Session Information  : Monday Oct 12, 16:30 - 18:00

Title:  Joint Session AAS/TSL: Propagation of Flight Delays and Passenger Impacts II
Chair: Vikrant Vaze,Massachusetts Institute of Technology, 77, Massachusetts Avenue, Room No. 1-245, Cambridge MA 02139, United States of America, vikrantv@mit.edu

Abstract Details

Title: Re-Booking Disrupted Airline Passengers While Uncertainty Still Remains
 Presenting Author: Amy Cohn,University of Michigan, 1205 Beal Avenue, Ann Arbor MI 48109, United States of America, amycohn@umich.edu
 Co-Author: Lindsey Selegue,University of Michigan, Ann Arbor, United States of America, lasel@umich.edu
 Divakar Viswanath,University of Michigan, Ann Arbor, United States of America, divakar@umich.edu
 
Abstract: When a flight is extensively delayed (e.g. due to a mechanical problem), one alternative is to re-book passengers onto other itineraries. We investigate the impact of uncertainty (both on the repair time for the originally delayed flight and also potential future disruptions to other flights) on the passenger re-booking decision.
  
Title: Robust Airline Scheduling: Insights from an Empirical Analysis
 Presenting Author: Virot Chiraphadhanakul,MIT, 77 Massachusetts Ave., Cambridge MA 02139, United States of America, virot@mit.edu
 Co-Author: Cynthia Barnhart,Associate Dean for Academic Affairs, MIT, School of Engineering, Cambridge MA 02139, United States of America, cbarnhart@MIT.EDU
 
Abstract: We present some insights gained from studying several robust scheduling models including flight re-timing, aircraft re-routing, and block time adjusting, and their variants. We compare the performance of each model based on passenger-centric metrics and delay propagation and reveal trade-offs among them. The computational results are obtained from both actual historical data from an airline and output from simulation which takes into account potential recovery during the day of operation.
  
Title: Spatial and Temporal Examination of Propagated Flight Delays
 Presenting Author: Andrew Churchill,Graduate Research Assistant, University of Maryland, Dept of Civil Engineering, 1173 Martin Hall, College Park MD 20742, United States of America, churchil@umd.edu
 Co-Author: David Lovell,Associate Professor, University of Maryland, Department of Civil Engrg., 1173 Martin Hall, College Park MD 20742, United States of America, lovell@umd.edu
 
Abstract: Because aircraft typically operate several flights scheduled in close sequence to one another on a single day, propagation of delays between flights can have a serious impact on operations.
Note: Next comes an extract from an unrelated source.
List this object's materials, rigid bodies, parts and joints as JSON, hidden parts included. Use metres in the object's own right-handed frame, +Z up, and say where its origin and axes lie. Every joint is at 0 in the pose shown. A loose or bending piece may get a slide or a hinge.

We use a large database of historical records of individual flight records to identify where and when original delays occur. Delay for each flight is then categorized as either original or propagated. The spatial and temporal relationships between the original and subsequent propagated delays are examined.
  
Title: Efficient Utilization of National Air Transportation System Capacity
 Presenting Author: Vikrant Vaze,Massachusetts Institute of Technology, 77, Massachusetts Avenue, Room No. 1-245, Cambridge MA 02139, United States of America, vikrantv@mit.edu
 Co-Author: Cynthia Barnhart,Associate Dean for Academic Affairs, MIT, School of Engineering, Cambridge MA 02139, United States of America, cbarnhart@MIT.EDU
 
Abstract: Frequency-based competition among US domestic airlines has led to decreasing aircraft sizes, causing airports to operate at levels close to capacity. We formulate and solve the problem of efficient utilization of available capacity as a mixed integer linear program to obtain a lower bound on system delays. Next we assess the effects of the control mechanisms and incentives on various stakeholders including passengers and airlines.